Note that the covariances are far from 0, making the assumption of
independence underlying the use of a straight $\chi^2$ test somewhat suspect.
This result is kind of cute as we can use the Sherman-Morrison-Woodbury method to find the inverse (of a truncation of the infinite matrix as the inverse diverges.)

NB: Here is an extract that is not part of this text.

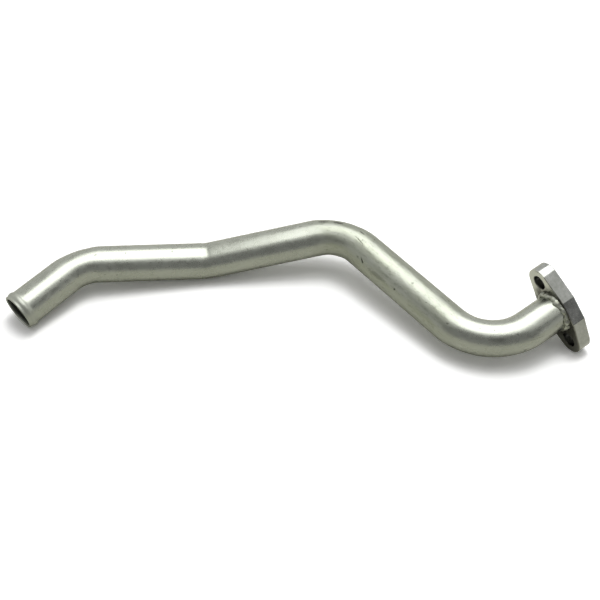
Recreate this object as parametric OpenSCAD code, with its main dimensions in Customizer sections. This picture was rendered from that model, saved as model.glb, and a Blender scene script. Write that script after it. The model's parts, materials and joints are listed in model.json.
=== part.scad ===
// Turbo oil return pipe: a bent steel tube with a rolled bead at its hose end,
// and a two-bolt flange welded on at its other end. Sizes are in millimetres and degrees.
// The pipe lies on the floor, z = 0, on its bead, its second bend and the flange's lower end.

/* [Tube] */
// Outside diameter of the tube
tube_d = 22; // [20:0.5:24]
// Wall thickness of the tube
tube_wall = 1.5; // [1.2:0.1:2]
// Centre-line radius of all four bends
bend_r = 35; // [34:1:40]
// How much thinner the wall is on each face in a bend, where bending stretches it
bend_thinning = 0.05; // [0.03:0.01:0.1]

/* [Straight lengths] */
// Straight 1, from the hose end to the first bend
straight_1 = 33.5; // [30:0.5:45]
// Straight 2, between the first and the second bend
straight_2 = 58.5; // [54:0.5:64]
// Straight 3, between the second and the third bend
straight_3 = 61; // [56:0.5:66]
// Straight 4, between the third and the fourth bend
straight_4 = 68; // [64:0.5:72]
// Straight 5, from the fourth bend to the flange
straight_5 = 17.5; // [15:0.5:24]

/* [Bend angles] */
// Bend 1, near the hose end
bend_1 = 40.5; // [37:0.5:44]
// Bend 2, the shallow one that rests on the floor
bend_2 = 15.5; // [14:0.5:19]
// Bend 3, at the top of the arch
bend_3 = 55.5; // [52:0.5:59]
// Bend 4, the deep one before the flange
bend_4 = 82; // [78:0.5:86]

/* [Turns between bends] */
// Turn of the tube about its own axis from bend 1 to bend 2
turn_1 = -101; // [-106:0.5:-96]
// Turn from bend 2 to bend 3
turn_2 = 101; // [96:0.5:106]
// Turn from bend 3 to bend 4
turn_3 = 173; // [168:0.5:178]

/* [Hose end bead] */
// How far the bead stands out beyond the tube's outside
bead_rise = 0.7; // [0.5:0.1:1.2]
// Radius of the bead's shallow curves, which the wall follows
bead_sweep = 2.8; // [2.6:0.1:4]
// Length of plain tube before the bead
bead_start = 0.7; // [0.6:0.1:2]
// Radius of the end's outer corner
end_round = 0.3; // [0.2:0.1:0.6]
// Width of the end's inner chamfer
end_chamfer = 0.3; // [0.2:0.1:0.5]

/* [Flange] */
// Distance between the two bolt holes
bolt_spacing = 38; // [37:0.5:42]
// Diameter of the bolt holes
bolt_hole_d = 8.6; // [6.6:0.2:9]
// Radius of the rounded ends
flange_end_r = 8.5; // [8:0.5:11]
// Width across the middle
flange_w = 26; // [26:0.5:34]
// Length of the flat on each side of the middle
flange_flat = 14; // [10:1:18]
// How far both flats lie off the middle, towards the lower bolt hole
flat_shift = 1.5; // [0:0.5:3]
// Thickness of the plate
flange_t = 8.5; // [8:0.5:12]
// Depth that the tube reaches into the plate
socket_depth = 6; // [4:0.5:6.5]
// Turn of the flange about the tube's axis, from the plane of bend 4
flange_turn = -142; // [-152:1:-132]

/* [Weld] */
// Reach of the weld bead over the plate
weld_out = 1.8; // [1.2:0.1:1.9]
// Reach of the weld bead along the tube
weld_up = 2.6; // [1.6:0.1:4]
// Blunt thickness of the weld bead at its two edges
weld_edge = 0.5; // [0.3:0.1:0.8]

/* [Hidden] */

// Facets round a full circle: the tube, one whole turn of a bend, and the holes
tube_fn = 40;
sweep_fn = 72;
hole_fn = 48;

// How far a cutting body passes the surface that it cuts
past = 1;

straights = [straight_1, straight_2, straight_3, straight_4, straight_5];
bends = [bend_1, bend_2, bend_3, bend_4];
turns = [turn_1, turn_2, turn_3, 0];

tube_r = tube_d / 2;
bore_r = tube_r - tube_wall;

// Angle by which each end of a bend reaches into the next straight
bend_root = 0.5;

// Bead: a rise and a fall of two arcs each, which meet tangentially. Heights are measured from the hose end.
bead_r = tube_r + bead_rise;
bead_angle = acos(1 - bead_rise / (2 * bead_sweep));
bead_half = 2 * bead_sweep * sin(bead_angle);
bead_crest = bead_start + bead_half;
bead_end = bead_crest + bead_half;

// Flange outline: the corners of the side flats, and the straight tapers from them, which touch the end circles
bolt_x = bolt_spacing / 2;
flange_y = flange_w / 2;
flat_low = flat_shift - flange_flat / 2;
flat_high = flat_shift + flange_flat / 2;
function touch(corner, x) =
    let (
        gap = corner - [x, 0],
        a = atan2(gap[1], gap[0]) - sign(x * gap[1]) * acos(flange_end_r / norm(gap))
    )
    [x + flange_end_r * cos(a), flange_end_r * sin(a)];

function arc(c, r, from, to, n) = [
    for (k = [0:n])
    let (a = from + (to - from) * k / n)
    [c[0] + r * cos(a), c[1] + r * sin(a)]
];

// Places along the tube, as matrices: z runs on along the tube, x points to the inside of the next bend.
function move_by(v) = [[1, 0, 0, v[0]], [0, 1, 0, v[1]], [0, 0, 1, v[2]], [0, 0, 0, 1]];
function spin_y(a) = [[cos(a), 0, sin(a), 0], [0, 1, 0, 0], [-sin(a), 0, cos(a), 0], [0, 0, 0, 1]];
function spin_z(a) = [[cos(a), -sin(a), 0, 0], [sin(a), cos(a), 0, 0], [0, 0, 1, 0], [0, 0, 0, 1]];
function round_bend(a) = move_by([bend_r, 0, 0]) * spin_y(a) * move_by([-bend_r, 0, 0]);
function in_bend(i, a) = run_start(i) * move_by([0, 0, straights[i]]) * round_bend(a);
function run_start(i) = i == 0 ? move_by([0, 0, 0]) : in_bend(i - 1, bends[i - 1]) * spin_z(turns[i - 1]);
function place(m, p) = [for (k = [0:2]) m[k] * [p[0], p[1], p[2], 1]];
function heading(m) = [for (k = [0:2]) m[k][2]];

// The pipe's outside as discs, each a centre, an axis, a radius and the radius its rim is rounded by.
// They give its reach in any direction.
flange_at = run_start(4) * move_by([0, 0, straight_5]) * spin_z(flange_turn);
bead_disc = [[0, 0, bead_crest], [0, 0, 1], bead_r - bead_sweep, bead_sweep];
end_disc = [[0, 0, end_round], [0, 0, 1], tube_r - end_round, end_round];
function bend_discs(i) = [
    for (a = [0:bends[i] / 24:bends[i] + 0.01])
    let (m = in_bend(i, a))
    [place(m, [0, 0, 0]), heading(m), tube_r - bend_thinning, 0]
];
flange_discs = [
    for (x = [-bolt_x, bolt_x], z = [0, flange_t])
    [place(flange_at, [x, 0, z]), heading(flange_at), flange_end_r, 0]
];
flange_corners = [
    for (x = [flat_low, flat_high], y = [-flange_y, flange_y], z = [0, flange_t])
    [place(flange_at, [x, y, z]), heading(flange_at), 0, 0]
];
discs = concat(
    [bead_disc, end_disc],
    bend_discs(0), bend_discs(1), bend_discs(2), bend_discs(3),
    flange_discs, flange_corners
);

function unit(v) = v / norm(v);
function square_to(v, d) = v - d * (v * d);
function reach(d, v) = d[0] * v + d[2] * norm(square_to(v, d[1])) + d[3];
function furthest(d, v) = d[0] + d[2] * unit(square_to(v, d[1])) + d[3] * v;
function pick(list, v, i = 0) = reach(list[i], v) >= max([for (d = list) reach(d, v)]) ? list[i] : pick(list, v, i + 1);
function foot(list, down) = furthest(pick(list, down), down);

// The floor passes under the bead, bend 2 and the flange. Which points touch depends on how the floor tilts,
// so the plane through them is found again a few times.
function floor_up(a, b, c) = unit(cross(c - a, b - a));
function settled(up, n) =
    n == 0 ? up : settled(floor_up(foot([bead_disc], -up), foot(bend_discs(1), -up), foot(flange_discs, -up)), n - 1);
flange_centre = place(flange_at, [0, 0, 0]);
up = settled(floor_up([0, 0, 0], place(in_bend(1, bends[1] / 2), [0, 0, 0]), flange_centre), 12);
ahead = unit(square_to(flange_centre, up));
aside = cross(up, ahead);
function extent(v) = max([for (d = discs) reach(d, v)]);
function middle(v) = (extent(v) - extent(-v)) / 2;
floor_gap = extent(-up);

module settle()
    multmatrix([
        [ahead[0], ahead[1], ahead[2], -middle(ahead)],
        [aside[0], aside[1], aside[2], -middle(aside)],
        [up[0], up[1], up[2], floor_gap],
        [0, 0, 0, 1]
    ])
    children();

// Past bend i and its turn, to the start of the next straight
module past_bend(i)
    translate([bend_r, 0, 0])
    rotate([0, bends[i], 0])
    translate([-bend_r, 0, 0])
    rotate([0, 0, turns[i]])
    children();

module at_run(i) {
    if (i == 0)
        children();
    else
        at_run(i - 1)
        translate([0, 0, straights[i - 1]])
        past_bend(i - 1)
        children();
}

module at_flange()
    settle()
    at_run(4)
    translate([0, 0, straight_5])
    rotate([0, 0, flange_turn])
    children();

module tube_ring(thinner = 0)
    difference() {
        circle(r = tube_r - thinner, $fn = tube_fn);
        circle(r = bore_r + thinner, $fn = tube_fn);
    }

// A bend's wall starts and ends inside the walls of the straights beside it.
module bend(angle)
    translate([bend_r, 0, 0])
    rotate([90, 0, 180])
    rotate([0, 0, -bend_root])
    rotate_extrude(angle = angle + 2 * bend_root, $fn = sweep_fn)
    translate([bend_r, 0])
    tube_ring(bend_thinning);

// The first straight with the bead, turned round the tube's axis in one piece
module bead_and_straight()
    rotate_extrude($fn = tube_fn)
    polygon(concat(
        [[bore_r + end_chamfer, 0]],
        arc([tube_r - end_round, end_round], end_round, -90, 0, 4),
        arc([tube_r + bead_sweep, bead_start], bead_sweep, 180, 180 - bead_angle, 4),
        arc([bead_r - bead_sweep, bead_crest], bead_sweep, -3 * bead_angle / 4, bead_angle, 7),
        arc([tube_r + bead_sweep, bead_end], bead_sweep, 180 + 3 * bead_angle / 4, 180, 3),
        [[tube_r, straights[0]], [bore_r, straights[0]]],
        arc([tube_r + bead_sweep, bead_end], bead_sweep + tube_wall, 180, 180 + bead_angle, 4),
        arc([bead_r - bead_sweep, bead_crest], bead_sweep - tube_wall, 3 * bead_angle / 4, -bead_angle, 7),
        arc([tube_r + bead_sweep, bead_start], bead_sweep + tube_wall, 180 - 3 * bead_angle / 4, 180, 3),
        [[bore_r, end_chamfer]]
    ));

module tube_from(i) {
    if (i == 0)
        bead_and_straight();
    else
        linear_extrude(height = straights[i] + (i == 4 ? socket_depth : 0))
        tube_ring();
    if (i < 4)
        translate([0, 0, straights[i]]) {
            bend(bends[i]);
            past_bend(i)
                tube_from(i + 1);
        }
}

module return_tube()
    color("silver")
    settle()
    tube_from(0);

module flange_outline() {
    polygon([
        [flat_high, flange_y],
        [flat_low, flange_y],
        touch([flat_low, flange_y], -bolt_x),
        touch([flat_low, -flange_y], -bolt_x),
        [flat_low, -flange_y],
        [flat_high, -flange_y],
        touch([flat_high, -flange_y], bolt_x),
        touch([flat_high, flange_y], bolt_x)
    ]);
    for (x = [-bolt_x, bolt_x])
        translate([x, 0])
        circle(r = flange_end_r, $fn = hole_fn);
}

module flange_plate()
    color("darkgray")
    at_flange()
    difference() {
        linear_extrude(height = flange_t)
            flange_outline();
        translate([0, 0, -past])
            cylinder(r = bore_r, h = flange_t + 2 * past, $fn = tube_fn);
        translate([0, 0, -past])
            cylinder(r = tube_r, h = socket_depth + past, $fn = tube_fn);
        for (x = [-bolt_x, bolt_x])
            translate([x, 0, -past])
            cylinder(d = bolt_hole_d, h = flange_t + 2 * past, $fn = hole_fn);
    }

module weld_bead()
    color("gray")
    at_flange()
    rotate_extrude($fn = tube_fn)
    polygon([
        [tube_r, -weld_up],
        [tube_r + weld_edge, -weld_up],
        [tube_r + weld_out, -weld_edge],
        [tube_r + weld_out, 0],
        [tube_r, 0]
    ]);

return_tube();
flange_plate();
weld_bead();
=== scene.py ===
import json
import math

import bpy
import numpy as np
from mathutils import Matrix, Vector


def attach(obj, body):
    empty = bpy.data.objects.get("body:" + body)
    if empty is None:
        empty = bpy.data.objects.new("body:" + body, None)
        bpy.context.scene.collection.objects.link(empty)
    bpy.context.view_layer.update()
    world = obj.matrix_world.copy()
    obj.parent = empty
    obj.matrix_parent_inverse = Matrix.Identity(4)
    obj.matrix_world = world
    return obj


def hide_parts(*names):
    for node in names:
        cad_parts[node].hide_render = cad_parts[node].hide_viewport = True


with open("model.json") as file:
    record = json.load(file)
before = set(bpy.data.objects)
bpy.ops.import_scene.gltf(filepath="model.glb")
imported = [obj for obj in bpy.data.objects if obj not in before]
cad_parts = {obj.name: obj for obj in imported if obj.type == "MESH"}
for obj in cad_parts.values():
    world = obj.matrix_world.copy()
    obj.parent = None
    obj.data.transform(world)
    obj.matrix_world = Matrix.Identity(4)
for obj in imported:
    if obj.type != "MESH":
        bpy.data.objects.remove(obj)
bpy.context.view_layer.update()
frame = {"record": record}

# %% [markdown]
# # A turbo oil return pipe, dressed over its CAD frame
# The real part is a zinc-plated steel tube, 22 mm across, that lets oil run down from a turbocharger.
# One end has a rolled bead that holds a rubber hose on. The other end is welded into a flange with two
# bolt holes. The CAD frame gives every size and place. This file makes the surfaces: a tube with the
# slightly oval bends that bending leaves, a flange with broken edges, a hand-laid weld, and the
# plating's dull shine.

MM = 0.001


def nothing_selected():
    if bpy.context.object and bpy.context.object.mode != "OBJECT":
        bpy.ops.object.mode_set(mode="OBJECT")
    bpy.ops.object.select_all(action="DESELECT")


def work_on(piece):
    nothing_selected()
    piece.select_set(True)
    bpy.context.view_layer.objects.active = piece


# %% [markdown]
# ## Where the tube runs
# A tube bender works from a table: how far to push the tube, how far to turn it, how far to bend it.
# The same table is repeated here from the CAD source, in metres and degrees. The tube starts at the
# hose end, whose place and direction are in the record. The table doesn't say how the tube is turned
# about its own axis at the start, so that angle is worked out: it is the one at which the last straight
# ends on the flange's face.

# %% The bender's table
TUBE_R = 11 * MM
WALL = 1.5 * MM
BEND_R = 35 * MM
STRAIGHTS = [33.5 * MM, 58.5 * MM, 61 * MM, 68 * MM, 17.5 * MM]
BENDS = [40.5, 15.5, 55.5, 82]
TURNS = [-101, 101, 173]
SOCKET_DEPTH = 6 * MM
FLANGE_T = 8.5 * MM
FLANGE_TURN = -142

BEAD_R = TUBE_R + 0.7 * MM
BEAD_SWEEP = 2.8 * MM
BEAD_START = 0.7 * MM
BEAD_ANGLE = math.acos(1 - (BEAD_R - TUBE_R) / (2 * BEAD_SWEEP))
BEAD_CREST = BEAD_START + 2 * BEAD_SWEEP * math.sin(BEAD_ANGLE)
BEAD_END = 2 * BEAD_CREST - BEAD_START

along = Matrix.Translation
mounts = {m["name"]: m for m in frame["record"]["mounts"]}


def round_bend(degrees):
    return along((BEND_R, 0, 0)) @ Matrix.Rotation(math.radians(degrees), 4, "Y") @ along((-BEND_R, 0, 0))


def turned(degrees):
    return Matrix.Rotation(math.radians(degrees), 4, "Z")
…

We can use the fact that if an $n$ dimensional random variable $X$ is distributed as $N(\mu,\Sigma)$ then $(x-\mu)\Sigma^{-1}(x-\mu)$ is a $\chi^2_n$ random variable. As the numbers of each count is essentially a binomial R.V. we can pretend that at least for the small counts they are normally distributed. This sugests using $(x-\mu)\Sigma^{-1}(x-\mu)$ as a test statistic, where $x$ is the number of small counts. Ignoring the larger counts has the nice side effect of making the problem full dimensional. If we do this in practice we see that if the number of bins we use is small enough, the result is nearly $\chi^2_n$ distributed.
p = sapply(0:7,function(i){2^i*exp(-2)/factorial(i)})
q = sapply(0:7,function(i){2^i*exp(-2)*(i-2)/(factorial(i)*sqrt(2))})
poiscov = diag(p) - (p %o% p + q %o% q)
poiscovinv = solve(10000 * poiscov)
gendat = function(){tabulate(tabulate(sample(1:10000,20000,replace=TRUE),
nbins=10000) + 1,nbins=8)}
dat = t(replicate(10000, gendat()))
mn = 10000 * p
ch = apply(dat,1,function(v){(v-mn) %*% poiscovinv %*% (v-mn)})
The mean and variance look about correct
> mean(ch)
[1] 8.092341
> var(ch)
[1] 17.10295
It passes the eyeball goodness of fit test.
> library(MASS)
> truehist(ch)
> x = seq(0,40,length=100)
> lines(x,dchisq(x,8))

It turns out, unsurprisingly, that the distribution looks incrasingly unlike a $\chi^2_n$ distribution as $n$ increases, the tail becomes much heavier, and I am not certain what to do about that. I have tried adding all of the counts in the tail to the final bin, but that does not seem to help.
I cannot say that this test is definitely more powerful, than the straight Chi squared test, as I can find points that are accepted by one and not the other, but somehow this seems to take into account more of the structure of the problem. Intuitively this method takes into account the shape of the contours of the probability distribution. It not surprisingly places a fair amount of weight on the condition on the sum of the bins, and actually weights the higher numbered bins less than the smaller bins (the opposite of the chi-squared test).